Request. Copy each line holding the string "axes".

# Start of Entries supplied

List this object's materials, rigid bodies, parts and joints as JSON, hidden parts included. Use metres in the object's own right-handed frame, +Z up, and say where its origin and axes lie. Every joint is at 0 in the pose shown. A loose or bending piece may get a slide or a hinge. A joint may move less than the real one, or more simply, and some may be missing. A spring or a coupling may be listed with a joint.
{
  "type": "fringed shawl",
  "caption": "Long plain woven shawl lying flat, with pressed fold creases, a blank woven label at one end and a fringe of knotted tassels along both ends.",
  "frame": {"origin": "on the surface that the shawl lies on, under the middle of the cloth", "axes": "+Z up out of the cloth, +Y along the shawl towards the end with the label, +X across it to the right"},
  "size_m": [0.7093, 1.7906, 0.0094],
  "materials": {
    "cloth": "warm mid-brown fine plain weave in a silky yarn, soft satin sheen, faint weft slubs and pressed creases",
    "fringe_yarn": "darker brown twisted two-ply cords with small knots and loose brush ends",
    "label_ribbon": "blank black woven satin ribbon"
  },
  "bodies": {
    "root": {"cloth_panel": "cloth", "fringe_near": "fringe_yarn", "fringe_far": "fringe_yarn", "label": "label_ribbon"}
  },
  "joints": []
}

# End of Entries supplied
# Start of Entries supplied

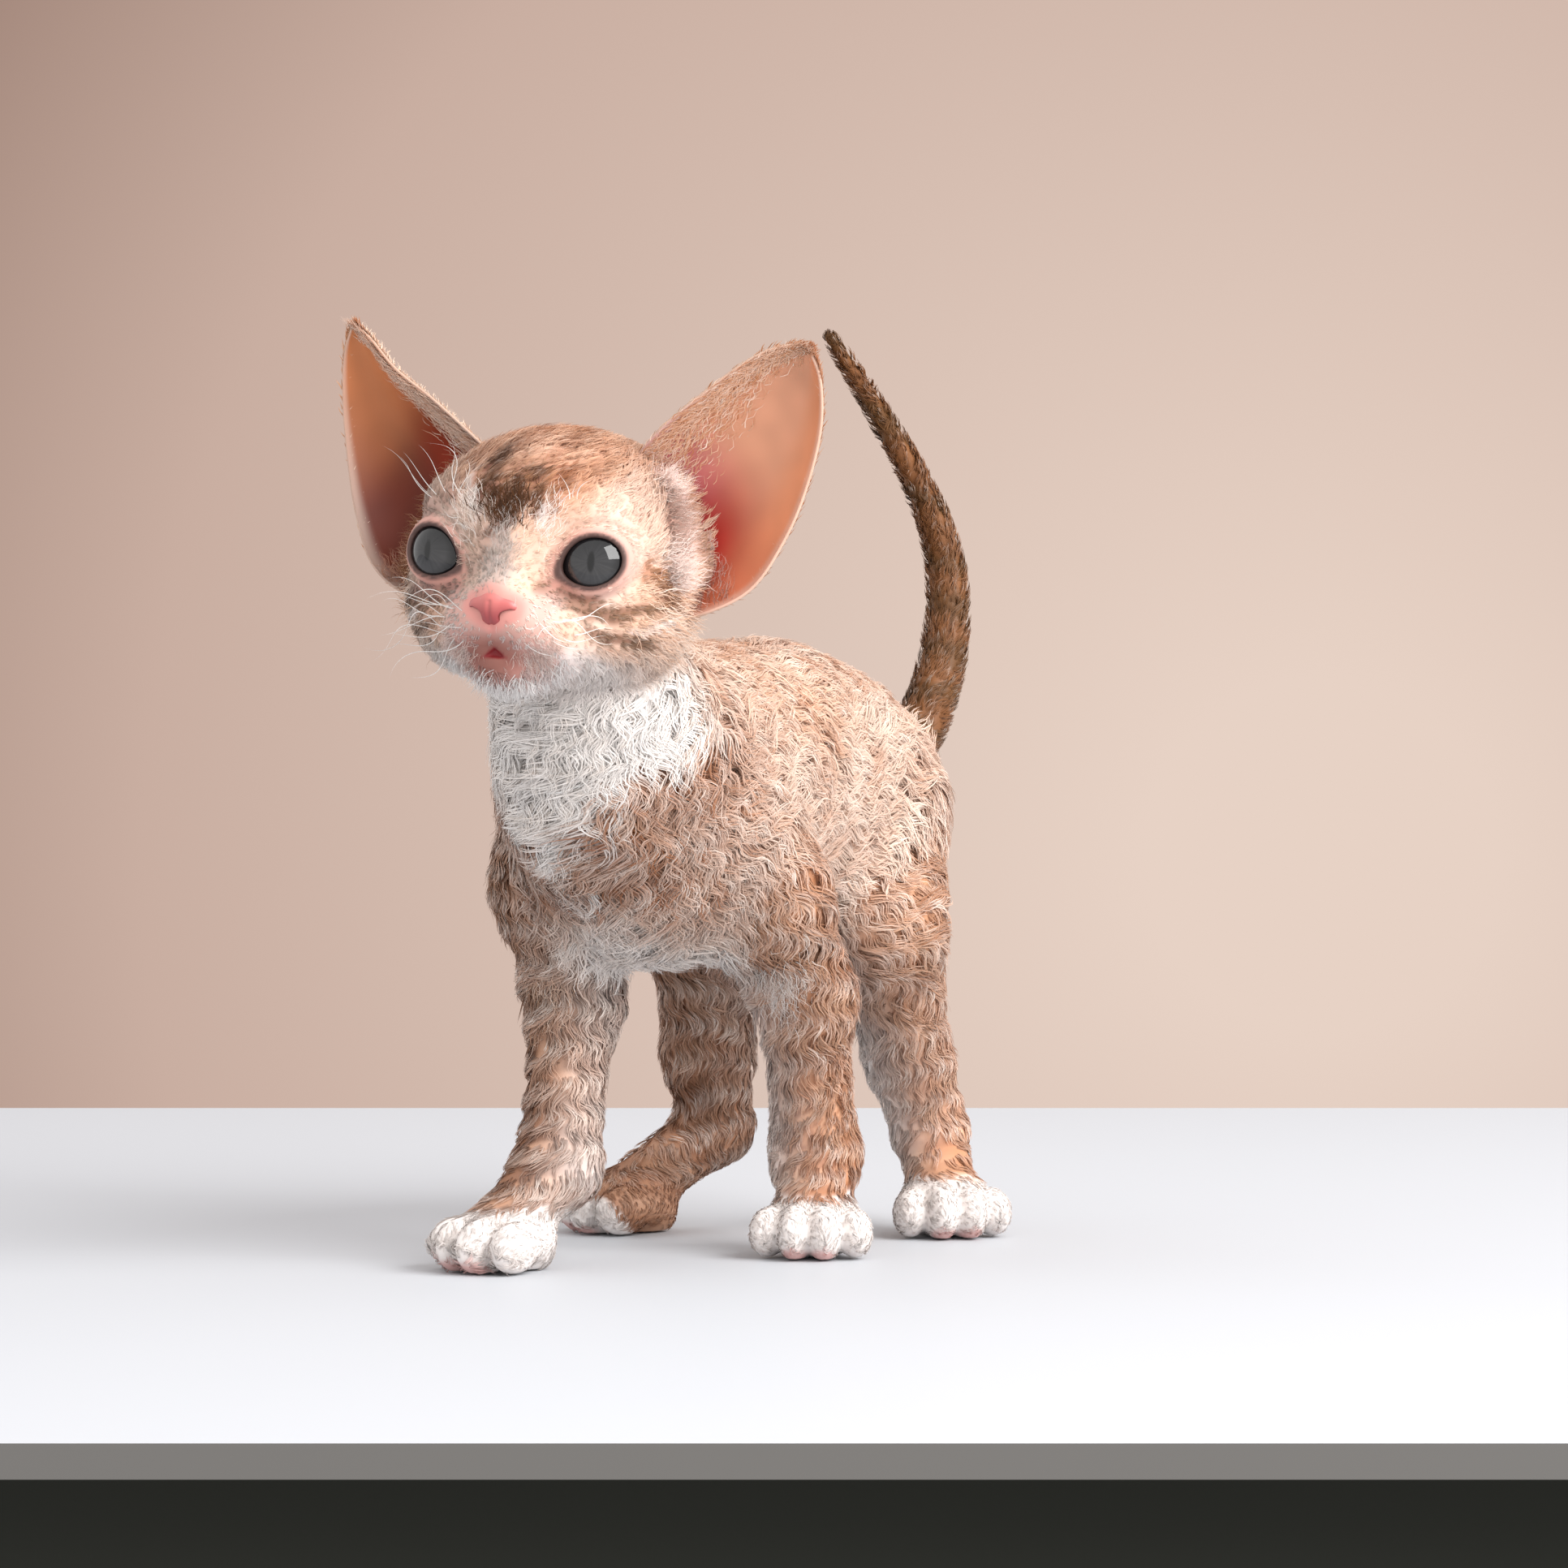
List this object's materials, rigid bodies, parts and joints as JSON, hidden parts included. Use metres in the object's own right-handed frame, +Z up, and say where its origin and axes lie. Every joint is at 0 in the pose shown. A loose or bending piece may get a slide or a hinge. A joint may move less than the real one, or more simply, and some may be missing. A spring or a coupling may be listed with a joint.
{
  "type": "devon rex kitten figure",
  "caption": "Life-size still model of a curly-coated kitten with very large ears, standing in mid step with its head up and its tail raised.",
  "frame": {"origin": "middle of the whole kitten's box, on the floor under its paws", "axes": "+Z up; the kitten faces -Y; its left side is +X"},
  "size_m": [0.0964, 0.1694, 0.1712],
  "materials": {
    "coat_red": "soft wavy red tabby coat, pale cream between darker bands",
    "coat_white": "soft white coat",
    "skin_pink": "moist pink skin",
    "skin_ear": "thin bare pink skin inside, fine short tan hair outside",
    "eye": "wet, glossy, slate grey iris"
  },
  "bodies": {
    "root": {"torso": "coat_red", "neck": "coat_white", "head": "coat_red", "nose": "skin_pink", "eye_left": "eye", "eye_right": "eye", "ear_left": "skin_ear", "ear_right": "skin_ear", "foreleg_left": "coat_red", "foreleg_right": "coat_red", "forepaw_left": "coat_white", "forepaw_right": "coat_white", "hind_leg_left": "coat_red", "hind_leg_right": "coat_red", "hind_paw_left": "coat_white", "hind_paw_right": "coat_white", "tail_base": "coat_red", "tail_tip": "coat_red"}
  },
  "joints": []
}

# End of Entries supplied

Answer in full.
List this object's materials, rigid bodies, parts and joints as JSON, hidden parts included. Use metres in the object's own right-handed frame, +Z up, and say where its origin and axes lie. Every joint is at 0 in the pose shown. A loose or bending piece may get a slide or a hinge. A joint may move less than the real one, or more simply, and some may be missing. A spring or a coupling may be listed with a joint.
  "frame": {"origin": "on the surface that the shawl lies on, under the middle of the cloth", "axes": "+Z up out of the cloth, +Y along the shawl towards the end with the label, +X across it to the right"},
List this object's materials, rigid bodies, parts and joints as JSON, hidden parts included. Use metres in the object's own right-handed frame, +Z up, and say where its origin and axes lie. Every joint is at 0 in the pose shown. A loose or bending piece may get a slide or a hinge. A joint may move less than the real one, or more simply, and some may be missing. A spring or a coupling may be listed with a joint.
  "frame": {"origin": "middle of the whole kitten's box, on the floor under its paws", "axes": "+Z up; the kitten faces -Y; its left side is +X"},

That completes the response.